Steering them in this effort will be program director and varsity coach Gary Caldwell. Caldwell has headed the Tufts crew program for the last 11 years, at various times coaching the men's varsity, women's novice, and women's varsity teams, depending on the current availability of other coaches.

For the last several years, Caldwell has coached the women's novice teams while Jessica Norman coached the women's varsity. Norman's current pregnancy means that Caldwell will be coaching the varsity women this year.

Anna Lindgren-Streicher will be coaching the novice team along with Maggie Denes. Both are former members of the Tufts crew team themselves.

Caldwell describes last year's women's results as mixed.

"There were [moments] of success," Caldwell said. "Four women won silver at nationals, so the top of our program was successful, and both novice eights medaled at the [New England Rowing Championships] ... but there was a lack of depth at the varsity level."

This year's team certainly seems to have remedied that problem. The varsity squad features an array of talent that will allow it to start out the season with three varsity eight boats and several additional rowers.

The team features fourteen sophomores who return from last year's medaling novice boats, as well as several juniors and a strong senior contingent, several of whom are returning from junior semesters abroad and will greatly contribute to the team. Two such rowers are Lizzie Martin and co-captain Ashley Korb. The varsity squad will also include three freshmen rowers.

While the team has only had ten days in the water, Caldwell is more concerned with the overall progress of the rowers than with the number of practices in the boats.

"We have a very limited preseason, but it's a long year and the primary focus is on the spring season," Caldwell said. "All of us, euphemistically, are in the same boat. Our chief competition has had eight or nine days in the water too."

Caldwell's main goal for the fall will be to maintain the depth that enables the team to go with three varsity eights. He will also look to instill the type of work ethic that will keep the team pushing during the three month break between the fall and spring seasons. The coach is confident that this group will be able to achieve that type of attitude.

"We need to try to create an environment where they know the work that needs to be done and accept that challenge," Caldwell said. "I feel very strongly that this group of varsity athletes will be successful. They're very motivated from the top to the bottom."

One key for the team to continue to improve will be the performance of the sophomore rowers during their transition to the varsity unit from the freshman novice team. Senior co-captain Loi Sessions is confident that the group will step up.

"We've all gone through it, and this year's group is doing a great job focusing just on progressing as rowers and making [their boats] faster," Sessions said. "They are a huge part of the team's strength."

While the team has had limited practice and may not have set crews for each boat throughout the fall, they feel confident heading into the season.

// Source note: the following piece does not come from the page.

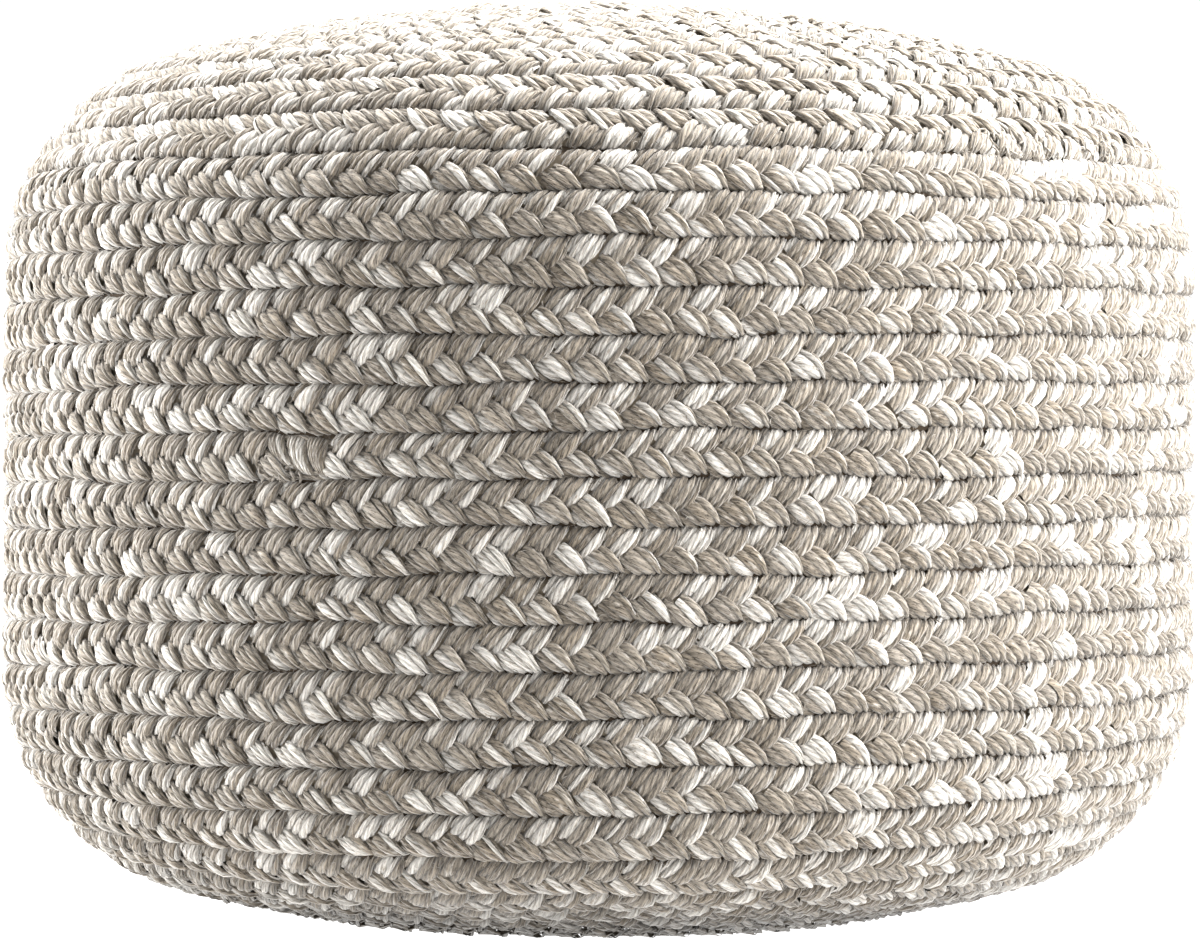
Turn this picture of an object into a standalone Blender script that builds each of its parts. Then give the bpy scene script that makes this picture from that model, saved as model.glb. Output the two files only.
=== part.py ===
"""A braided pouf, 508 mm across and 388 mm high.

The cover is three flat braids, each coiled with its edges stitched together: a panel over the
crown, a wall round the firm filling, and a panel drawn in under the haunch. Every turn of a coil
stands out as a rounded row with a stitched seam on each side of it.

Metres, +Z up, the front towards -Y. The origin is on the floor under the middle of the pouf.
"""

import functools
import math

import bmesh
import bpy
import numpy as np

COLLECTION_NAME = "braided_pouf"

# Overall sizes
POUF_RADIUS = 0.254
POUF_HEIGHT = 0.3875
BRAID_THICKNESS = 0.010
SEAM_DEPTH = 0.0032
PIECE_GAP = 0.0003

# Turns of braid: a row is one turn of a coil, counted from the middle of the crown. The turns lie
# level here, although the real coil drops by one row each time round.
ROW_PITCH = 0.0187
PANEL_ROWS = 14
WALL_ROWS = 14
TOTAL_ROWS = PANEL_ROWS + WALL_ROWS + PANEL_ROWS
TOP_SEAM_HEIGHT = 0.3155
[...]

"We're just now getting to the point of thinking about racing," sophomore Katie Saville said. "Initially you're thinking about technical stuff, but now we're at the point where we're really getting back into [a racing mode]."

Sessions shares Saville's confidence.

"We have arguably more depth than ever before," the captain said. "In practice we have been rowing in boats with a mix of experience, and the boats have felt good with a variety of combinations."

With abundant depth and leadership, Tufts seems to be putting together the ingredients for a highly successful season. The Jumbos open up their four-race-long fall season this Sunday at the Lowell Textiles regatta.